#### Set task
Restate the complete material exactly.
···
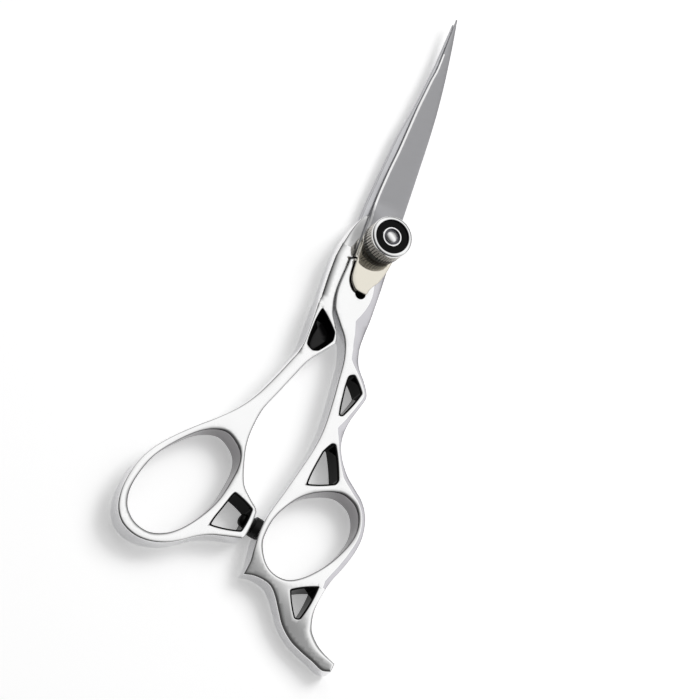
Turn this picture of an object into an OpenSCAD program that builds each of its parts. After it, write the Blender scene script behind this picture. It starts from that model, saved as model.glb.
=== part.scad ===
// Hair cutting shears: two crossed halves, a pivot with a turning tension adjuster, and a rubber stop.
// The shears lie flat on z = 0. The pivot axis is the Z axis and the blades point along +Y.
// The finger half carries the lower blade and the tang; the thumb half carries the upper blade.

/* [Handles] */
// Thickness of the handles, from the rest plane to the upper rims
handle_t = 6.6; // [6.4:0.1:7]
// Height of the floor of the blind pocket in the thumb handle
pocket_floor = 2.2; // [1.8:0.1:3]
// Thickness of the black lacquered lining in each window
lining_t = 0.35; // [0.3:0.05:0.5]
// Distance that a lining stays below the rims
lining_drop = 0.15; // [0.1:0.05:0.3]

/* [Blades] */
// Distance from the pivot axis to the tip of the upper blade
blade_len = 71; // [66:1:76]
// Thickness of each blade at its tip
tip_t = 1.3; // [1:0.1:1.8]
// Distance from the pivot axis at which the blades start to taper
taper_from = 10; // [9:1:14]
// Gap between the ride faces of the two blades
ride_gap = 0.05; // [0.04:0.01:0.08]

/* [Pivot] */
// Radius of the pivot screw's shaft
screw_r = 1.9; // [1.8:0.05:2]
// Radius of the pivot screw's head
screw_head_r = 3.6; // [3.4:0.1:3.8]
// Thickness of the pivot screw's head
screw_head_t = 1.2; // [1:0.1:1.4]
// Width of the slot in the screw's head
screw_slot_w = 0.8; // [0.6:0.1:1]
// Radial clearance of a piece that turns on the screw
running_clearance = 0.05; // [0.03:0.01:0.08]
// Radial clearance of a piece that is fixed to the screw
fixed_clearance = 0.02; // [0.01:0.01:0.03]
// Outer radius of the glide washer between the blades
glide_r = 3.1; // [2.8:0.1:3.2]
// Thickness of the glide washer
glide_t = 0.45; // [0.4:0.05:0.6]
// Thickness of the tail washer under the adjuster
tail_t = 1; // [0.8:0.1:1.2]
// Radius of the round pocket in the shank that the washer's key sits in
key_r = 1.45; // [1.2:0.05:1.6]

/* [Adjuster] */
// Outer radius of the adjuster
knob_r = 5.8; // [5.5:0.1:6]
// Height of the adjuster
knob_h = 7; // [6.4:0.1:7.4]
// Number of flutes around the adjuster
flute_count = 60; // [40:4:72]
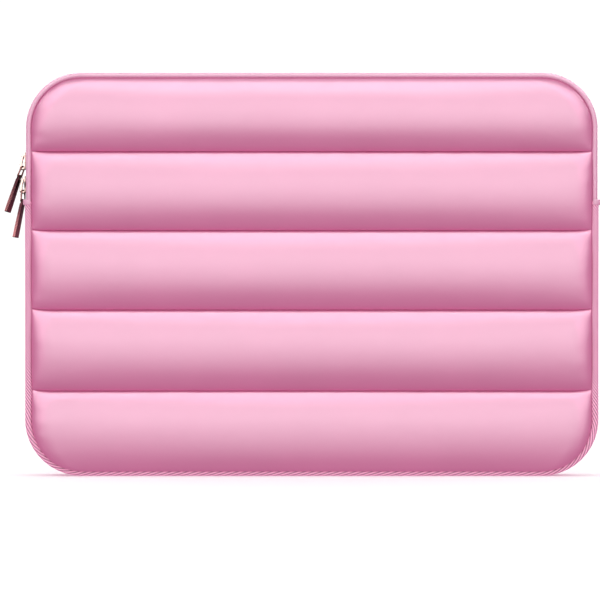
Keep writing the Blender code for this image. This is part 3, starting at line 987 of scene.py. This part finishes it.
···
#### Answer below
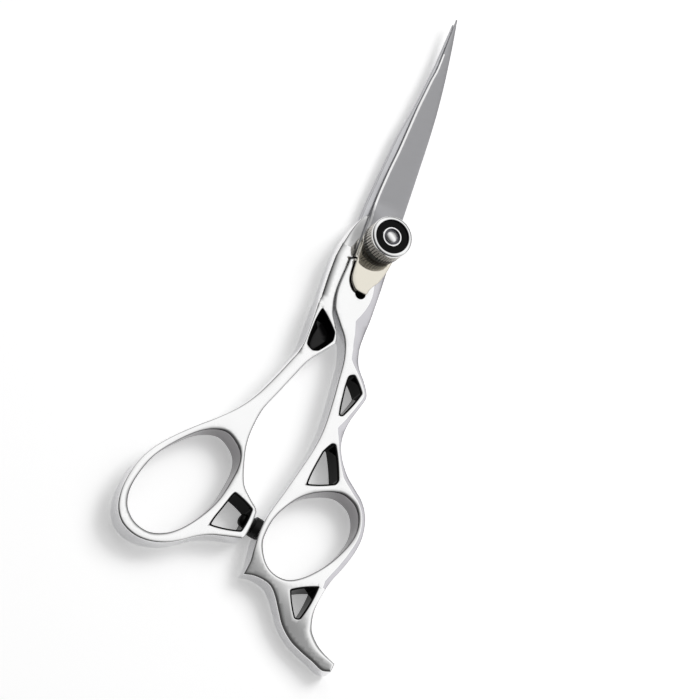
Turn this picture of an object into an OpenSCAD program that builds each of its parts. After it, write the Blender scene script behind this picture. It starts from that model, saved as model.glb.
=== part.scad ===
// Hair cutting shears: two crossed halves, a pivot with a turning tension adjuster, and a rubber stop.
// The shears lie flat on z = 0. The pivot axis is the Z axis and the blades point along +Y.
// The finger half carries the lower blade and the tang; the thumb half carries the upper blade.

/* [Handles] */
// Thickness of the handles, from the rest plane to the upper rims
handle_t = 6.6; // [6.4:0.1:7]
// Height of the floor of the blind pocket in the thumb handle
pocket_floor = 2.2; // [1.8:0.1:3]
// Thickness of the black lacquered lining in each window
lining_t = 0.35; // [0.3:0.05:0.5]
// Distance that a lining stays below the rims
lining_drop = 0.15; // [0.1:0.05:0.3]

/* [Blades] */
// Distance from the pivot axis to the tip of the upper blade
blade_len = 71; // [66:1:76]
// Thickness of each blade at its tip
tip_t = 1.3; // [1:0.1:1.8]
// Distance from the pivot axis at which the blades start to taper
taper_from = 10; // [9:1:14]
// Gap between the ride faces of the two blades
ride_gap = 0.05; // [0.04:0.01:0.08]

/* [Pivot] */
// Radius of the pivot screw's shaft
screw_r = 1.9; // [1.8:0.05:2]
// Radius of the pivot screw's head
screw_head_r = 3.6; // [3.4:0.1:3.8]
// Thickness of the pivot screw's head
screw_head_t = 1.2; // [1:0.1:1.4]
// Width of the slot in the screw's head
screw_slot_w = 0.8; // [0.6:0.1:1]
// Radial clearance of a piece that turns on the screw
running_clearance = 0.05; // [0.03:0.01:0.08]
// Radial clearance of a piece that is fixed to the screw
fixed_clearance = 0.02; // [0.01:0.01:0.03]
// Outer radius of the glide washer between the blades
glide_r = 3.1; // [2.8:0.1:3.2]
// Thickness of the glide washer
glide_t = 0.45; // [0.4:0.05:0.6]
// Thickness of the tail washer under the adjuster
tail_t = 1; // [0.8:0.1:1.2]
// Radius of the round pocket in the shank that the washer's key sits in
key_r = 1.45; // [1.2:0.05:1.6]

/* [Adjuster] */
// Outer radius of the adjuster
knob_r = 5.8; // [5.5:0.1:6]
// Height of the adjuster
knob_h = 7; // [6.4:0.1:7.4]
// Number of flutes around the adjuster
flute_count = 60; // [40:4:72]
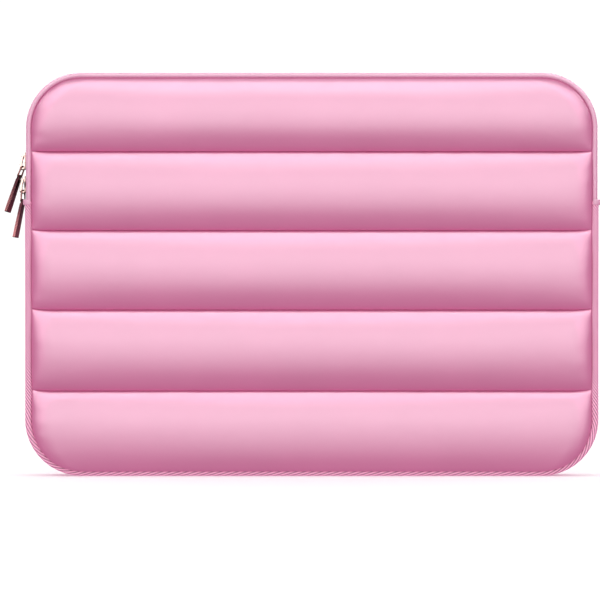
Keep writing the Blender code for this image. This is part 3, starting at line 987 of scene.py. This part finishes it.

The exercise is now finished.